People don’t just read content anymore. They experience it. Often, what grabs them first isn’t the words. It’s the way those words are presented. The layout, the images, the colour, the typography, every visual choice shapes how your message is received.
That’s the heart of visual storytelling. At Merrion Digital, we combine design, photography, and video to help brands communicate with clarity and creativity. When done well, visual storytelling doesn’t just support your message. It becomes the message.
Here’s how to use it to create content that resonates, not just fills space.
Clarity First, Then Creativity
Good design doesn’t start with decoration. It starts with communication. Every visual decision should help people understand your message faster and feel something stronger.
Ask yourself:
What is the single most important thing we want someone to take away?
Can they see it within three seconds?
Does the design support the message or distract from it?
If the design looks beautiful but confuses your audience, it’s not working. Clarity should always come first. Once you’ve nailed that, you can layer in personality, movement, or style to make it truly your own.
Let Imagery Carry the Story
Strong imagery does more than fill a space. It sets tone, builds context, and creates emotional connection. Whether it’s photography, illustration, or motion graphics, the right visual can say what words can’t.
Some things to consider:
Use original photos where possible. Stock imagery often falls flat because it feels generic and disconnected from your brand.
Be intentional with composition. What’s in the frame and what’s left out tells the viewer where to focus.
Think in sequences. One photo can grab attention, but a well-structured set can tell a story from beginning to end.
Typography That Speaks
Type is more than just readable text. It sets pace, tone, and structure. A bold headline in the right font can feel confident. A softer script can feel personal. The way you arrange type on a page has as much influence as the words themselves.
A few simple rules:
Stick to two or three typefaces at most.
Use hierarchy to guide the eye: big for headlines, medium for subheads, small for body text.
Don’t just rely on size. Use weight, spacing, and colour to show importance.
Good typography should feel effortless to the reader. If they’re thinking about the design instead of the message, something’s off.
Keep Motion Simple and Purposeful
Movement is powerful, but only when it serves a purpose. Animation or video transitions should enhance clarity, not overwhelm it. A subtle motion can highlight key points, create flow, or add personality. But if it’s too fast, too loud, or too complex, it becomes a distraction.
Start by asking: does this motion guide the user’s attention or does it compete for it?
When in doubt, simplify.
Design for the Platform, Not Just the Brand
Every platform has its own behaviour and context. A carousel on Instagram isn’t consumed the same way as a landing page. A video on LinkedIn carries a different tone than one on TikTok.
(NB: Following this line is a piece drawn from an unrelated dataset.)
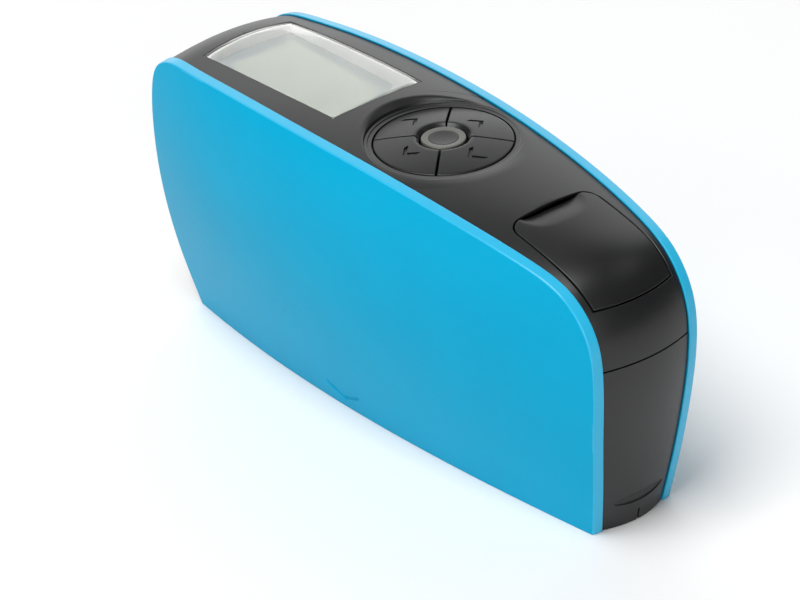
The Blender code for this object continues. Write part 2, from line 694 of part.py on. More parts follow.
def key(name, turn, mark_r, lean):
    """A quarter of the domed key disc, with a bevelled inner corner, a flange below and an engraved chevron.

    The chevron's middle lies at mark_r, and it's turned by the angle lean from pointing outward.
    """
    steps, spans = 9, 6
    levels = (  # height, share of the dome's rise, inner radius, outer radius
        (0.0, 1, WELL_TOP_R, KEY_R - 0.25),
        (-0.2, 1, WELL_TOP_R - 0.15, KEY_R),
        (-WELL_DEPTH, 1, WELL_R, KEY_R),
        (-1.65, 0, WELL_R, KEY_R),
        (-1.65, 0, WELL_R, KEY_FLANGE_R),
        (-KEY_THICK, 0, WELL_R, KEY_FLANGE_R),
    )
    grids = []
    for height, share, inner, outer in levels:
        grid = np.zeros((spans, steps, 3))
        for i, radius in enumerate([*np.linspace(inner, KEY_R, spans - 1)[:-1], min(outer, KEY_R), outer]):
            spare = math.asin(SPLIT / radius)
            for j, angle in enumerate(np.linspace(-math.pi / 4 + spare, math.pi / 4 - spare, steps)):
                grid[i, j] = radius * math.cos(angle), radius * math.sin(angle), height + share * key_rise(radius)
        grids.append(grid)
    edge = [(0, j) for j in range(steps - 1)] + [(i, steps - 1) for i in range(spans - 1)]
    edge += [(spans - 1, j) for j in range(steps - 1, 0, -1)] + [(i, 0) for i in range(spans - 1, 0, -1)]
    polygons = []
    for upper, lower in zip(grids, grids[1:]):
        for a, b in zip(edge, edge[1:] + edge[:1]):
            polygons.append([upper[a], upper[b], lower[b], lower[a]])
    for grid in (grids[0], grids[-1]):
        for i in range(spans - 1):
            for j in range(steps - 1):
                polygons.append([grid[i, j], grid[i + 1, j], grid[i + 1, j + 1], grid[i, j + 1]])
    made = make(name, polygons, KEYS)
    a, w = MARK_HALF, MARK_STROKE
    marks = [(a / 2 - a + w * 0.7, a), (a / 2 + w * 0.7, 0), (a / 2 - a + w * 0.7, -a)]
    back = [(x - w * math.sqrt(2), y) for x, y in marks]
    cos, sin = math.cos(lean), math.sin(lean)
    shape = [(mark_r + x * cos - y * sin, x * sin + y * cos) for x, y in marks + back[::-1]]
    tops = [(x, y, 3.0) for x, y in shape]
    lows = [(x, y, key_rise(mark_r + 0.5) - MARK_DEEP) for x, y in shape]
    polygons = []
    for i, j in ((0, 1), (1, 2)):
        for row in (tops, lows):
            polygons.append([row[i], row[j], row[5 - j], row[5 - i]])
    for i in range(6):
        j = (i + 1) % 6
        polygons.append([tops[i], tops[j], lows[j], lows[i]])
    boolean(made, [make("mark", polygons, KEYS)], "DIFFERENCE")
    made.data.transform(KEY_PLACE @ Matrix.Rotation(turn, 4, "Z"))
    return made


key_front = key("key_front", 0.0, 11.0, -math.pi / 2)
key_left = key("key_left", math.pi / 2, 9.7, 0.0)
key_back = key("key_back", math.pi, 11.0, -math.pi / 2)
key_right = key("key_right", -math.pi / 2, 9.7, 0.0)

button_ring = turned(
    "button_ring",
    [
        (BUTTON_CAP_R, BUTTON_HIGH - 0.08), (BUTTON_R - 0.35, BUTTON_HIGH), (BUTTON_R, BUTTON_HIGH - 0.3),
        (BUTTON_R, -2.1), (BUTTON_CAP_R, -2.1),
    ],
    LIGHT, 36, KEY_PLACE,
)
button_cap = turned(
    "button_cap",
    [
        (0, BUTTON_HIGH - 0.4), (1.6, BUTTON_HIGH - 0.33), (2.7, BUTTON_HIGH - 0.16),
        (BUTTON_CAP_R - 0.3, BUTTON_HIGH - 0.1), (BUTTON_CAP_R - 0.15, BUTTON_HIGH - 0.2), (BUTTON_CAP_R - 0.15, -2.1), (0, -2.1),
    ],
    KEYS, 32, KEY_PLACE,
)

# Rubber mat with a dome under each key and under the button
MAT_TOP = -3.85
mat_profile = [(0, MAT_TOP - 2.7), (15.8, MAT_TOP - 2.7), (15.8, MAT_TOP), (0, MAT_TOP)]
keypad_mat = turned("keypad_mat", mat_profile, RUBBER, 32, Matrix.Translation((KEY_X, 0, KEY_Z)))
dome = [(0, MAT_TOP - 0.5), (2.6, MAT_TOP - 0.5), (2.2, MAT_TOP + 0.4), (1.5, MAT_TOP + 0.8), (0, MAT_TOP + 0.8)]
domes = [turned("dome", dome, RUBBER, 14, Matrix.Translation((KEY_X, 0, KEY_Z)))]
for turn in range(4):
    spot = Matrix.Rotation(turn * math.pi / 2, 4, "Z") @ Vector((10.5, 0, 0))
    domes.append(turned("dome", dome, RUBBER, 14, Matrix.Translation((KEY_X + spot.x, spot.y, KEY_Z))))
boolean(keypad_mat, domes, "UNION")

# ---------------------------------------------------------------- main board
x0, x1, half, z0, z1 = BOARD
main_board = prism(
    "main_board",
    [(x0, -half + 2), (x0 + 2, -half), (x1 - 6, -half), (x1, -half + 6), (x1, half - 6), (x1 - 6, half), (x0 + 2, half), (x0, half - 2)],
    z0, z1, GREEN,
)
boolean(main_board, [hole(x, y, 1.2, 50, 70, 12) for x, y in BOSSES] , "DIFFERENCE")
chip = [box("chip", (-30, -6, z0 - 1.4), (-18, 6, z0 + 0.4), GREEN), box("chip", (-50, -4, z0 - 1.2), (-43, 4, z0 + 0.4), GREEN)]
boolean(main_board, chip, "UNION")

# ---------------------------------------------------------------- optics
def beam(angle, sign):
    """Frame whose +Z runs up one beam from the measured spot, leaning toward -X or +X."""
    return Matrix.Translation((SPOT_X, 0, 0)) @ turn_y(math.radians(angle) * sign)


reach = BLOCK_R / math.cos(math.radians(20.0))
flat = FLOOR + 0.4
foot = (BLOCK_R - flat * math.cos(math.radians(60.0))) / math.sin(math.radians(60.0))
corners = [
    (-foot, flat), (foot, flat),
    (reach * math.sin(math.radians(40.0)), reach * math.cos(math.radians(40.0))),
    (0.0, reach),
    (-reach * math.sin(math.radians(40.0)), reach * math.cos(math.radians(40.0))),
]
polygons = [[(SPOT_X + x, y, z) for x, z in corners] for y in (-BLOCK_HALF, BLOCK_HALF)]
for i in range(5):
    (xa, za), (xb, zb) = corners[i], corners[(i + 1) % 5]
    polygons.append([(SPOT_X + xa, -BLOCK_HALF, za), (SPOT_X + xb, -BLOCK_HALF, zb), (SPOT_X + xb, BLOCK_HALF, zb), (SPOT_X + xa, BLOCK_HALF, za)])
optics_block = make("optics_block", polygons, BLACK)
chamber = turned("chamber", [(0, -SPOT_HALF_Y), (CHAMBER_R, -SPOT_HALF_Y), (CHAMBER_R, SPOT_HALF_Y), (0, SPOT_HALF_Y)], BLACK, 36, Matrix.Translation((SPOT_X, 0, 0)) @ Matrix.Rotation(math.pi / 2, 4, "X"))
tools = [chamber]
for angle in CHANNELS:
    for sign in (-1, 1):
        tools.append(turned("bore", [(0, 10), (BORE_R, 10), (BORE_R, 45), (0, 45)], BLACK, 20, beam(angle, sign)))
tools += [hole(x, y, 1.0, 0, 9.5, 12) for x, y in BLOCK_SCREWS]
boolean(optics_block, tools, "DIFFERENCE")

for angle in CHANNELS:
    label = "%d" % angle
    for sign, use in ((-1, "lamp"), (1, "detector")):
        place = beam(angle, sign)
        r = BORE_R - 0.2
        lens = [(0, 15.4), (1.5, 15.65), (r, 16.4), (r, 17.4), (1.5, 18.15), (0, 18.4)]
        turned("lens_%s_%s" % (use, label), lens, LENS, 20, place)
        if use == "lamp":
            shape = [(0, 26.0), (1.2, 26.3), (2.1, 27.2), (2.5, 28.5), (2.5, BLOCK_R + 0.3), (3.4, BLOCK_R + 0.3), (3.4, BLOCK_R + 1.5), (0, BLOCK_R + 1.5)]
            turned("lamp_%s" % label, shape, LAMP, 20, place)
        else:
            shape = [(0, 29.0), (2.6, 29.0), (2.6, BLOCK_R + 0.3), (3.6, BLOCK_R + 0.3), (3.6, BLOCK_R + 1.2), (0, BLOCK_R + 1.2)]
            turned("detector_%s" % label, shape, CAN, 20, place)


# ---------------------------------------------------------------- battery compartment
def stadium(r, n=8):
    ring = []
    for i in range(n + 1):
        a = -math.pi / 2 + math.pi * i / n
        ring.append((CELL_X[0] + r * math.cos(a), r * math.sin(a)))
    for i in range(n + 1):
        a = math.pi / 2 + math.pi * i / n
        ring.append((CELL_X[1] + r * math.cos(a), r * math.sin(a)))
    return ring


battery_tray = prism("battery_tray", stadium(TRAY_R), TRAY_Z, TRAY_TOP, DARK)
boolean(battery_tray, [prism("well", stadium(TRAY_R - TRAY_WALL), TRAY_Z + 0.8, TRAY_TOP + 5, DARK)], "DIFFERENCE")

for name, x, up in (("cell_front", CELL_X[0], True), ("cell_back", CELL_X[1], False)):
    high = CELL_LEN - NUB
    shape = [(0, 0), (3.0, 0), (CELL_R - 0.4, 0), (CELL_R, 0.4), (CELL_R, high - 0.4), (CELL_R - 0.4, high), (NUB_R, high), (NUB_R, CELL_LEN), (0, CELL_LEN)]
    if not up:
        shape = [(r, CELL_LEN - h) for r, h in shape[::-1]]
    turned(name, shape, CELL, 26, Matrix.Translation((x, 0, CELL_Z)))

# Spring contact under one cell, plate contact under the other
x = CELL_X[0]
low, high = TRAY_Z + 1.1, CELL_Z - 0.3
turned("contact_spring", [(0, low), (4.8, low), (4.8, low + 0.4), (3.5, low + 0.5), (3.5, low + 0.8), (2.4, low + 0.9), (2.4, high), (0, high)], STEEL, 20, Matrix.Translation((x, 0, 0)))
box("contact_plate", (CELL_X[1] - 3.6, -3.6, low), (CELL_X[1] + 3.6, 3.6, high), STEEL)


# ---------------------------------------------------------------- screws
def screw(name, x, y, head_low, head_r, head_high, shank_r, tip):
    """A screw driven upward: a head with a hexagon socket, a shank and a point."""
    made = turned(
        name,
        [
            (0, head_low + 0.5), (head_r * 0.42, head_low + 0.5), (head_r * 0.42, head_low), (head_r - 0.2, head_low),
            (head_r, head_low + 0.2), (head_r, head_high), (shank_r, head_high), (shank_r, tip - 0.6), (0.2, tip), (0, tip),
        ],
        STEEL, 10, Matrix.Translation((x, y, 0)),
    )
    return made


for i, (x, y) in enumerate(POSTS):
    screw("housing_screw_%d" % (i + 1), x, y, 34.0, 1.7, 35.7, 0.95, 50.5)
for i, (x, y) in enumerate(BOSSES):
    screw("board_screw_%d" % (i + 1), x, y, z0 - 1.5, 1.8, z0 - 0.3, 0.8, 65.6)
for i, (x, y) in enumerate(BLOCK_SCREWS):
    screw("optics_screw_%d" % (i + 1), x, y, 0.2, 1.8, 1.1, 0.8, 8.6)


# ---------------------------------------------------------------- joint origins, shading, metres
ORIGINS = {
    "battery_door": Vector(HINGE),
    "door_contact": Vector(HINGE),
    "button_ring": KEY_PLACE @ Vector((0, 0, BUTTON_HIGH)),
    "button_cap": KEY_PLACE @ Vector((0, 0, BUTTON_HIGH)),
}
for name, turn in (("key_front", 0.0), ("key_left", 0.5), ("key_back", 1.0), ("key_right", -0.5)):
    ORIGINS[name] = KEY_PLACE @ Matrix.Rotation(turn * math.pi, 4, "Z") @ Vector((10.5, 0, 0))

for made in list(bpy.context.scene.collection.objects):
    mesh = made.data
    origin = ORIGINS.get(made.name, Vector((0, 0, 0)))
    mesh.transform(Matrix.Translation(-origin))
    mesh.transform(Matrix.Scale(MM, 4))
    made.location = origin * MM
    work = bmesh.new()
    work.from_mesh(mesh)
    for face in work.faces:
        face.smooth = True
    for side in work.edges:
        side.smooth = len(side.link_faces) == 2 and side.calc_face_angle(0.0) < math.radians(32)
    work.to_mesh(mesh)
    work.free()
    mesh.update()
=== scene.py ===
"""Looks of a hand-held gloss meter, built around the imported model."""

import json
import math

import bmesh
import bpy
import numpy as np
from mathutils import Matrix, Vector


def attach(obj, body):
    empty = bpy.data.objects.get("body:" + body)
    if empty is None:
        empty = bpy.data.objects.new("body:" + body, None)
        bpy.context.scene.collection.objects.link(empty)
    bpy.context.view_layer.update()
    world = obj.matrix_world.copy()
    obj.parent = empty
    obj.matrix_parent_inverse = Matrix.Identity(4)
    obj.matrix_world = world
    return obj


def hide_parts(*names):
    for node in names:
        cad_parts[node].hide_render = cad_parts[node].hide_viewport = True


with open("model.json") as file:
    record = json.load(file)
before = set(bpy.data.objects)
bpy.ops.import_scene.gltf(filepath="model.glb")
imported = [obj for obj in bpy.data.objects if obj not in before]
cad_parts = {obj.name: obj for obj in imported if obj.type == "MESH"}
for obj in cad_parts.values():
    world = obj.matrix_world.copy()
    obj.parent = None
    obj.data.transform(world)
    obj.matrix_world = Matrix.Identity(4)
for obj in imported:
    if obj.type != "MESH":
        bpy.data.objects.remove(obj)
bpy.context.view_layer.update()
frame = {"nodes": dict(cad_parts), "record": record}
MM = 0.001
rad = math.radians

# ---------------------------------------------------------------- camera
AZIMUTH, ELEVATION, ROLL = rad(54.072), rad(30.13), rad(-4.379)
DISTANCE, AIM_RIGHT, AIM_UP, FOCAL_PX = 754.307, -5.014, -8.747, 3351.021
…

Visual storytelling needs to adapt to each environment while still feeling consistent with your brand.
Use platform-specific best practices without losing your core identity. That’s the balance that makes cross-channel campaigns feel connected and professional.
Collaborate Across Teams
Great visual storytelling isn’t the job of a designer alone. It’s a team effort. Writers, strategists, videographers, and editors all contribute to the bigger picture. The more aligned the team is on the story and the audience, the stronger the final result.
At Merrion Digital, we don’t treat design as a separate stage. It’s part of every conversation, from concept through to execution.
Design is how your brand speaks before a word is read. Make it count. With the right visual storytelling techniques, you won’t just look good. You’ll connect, communicate, and convert.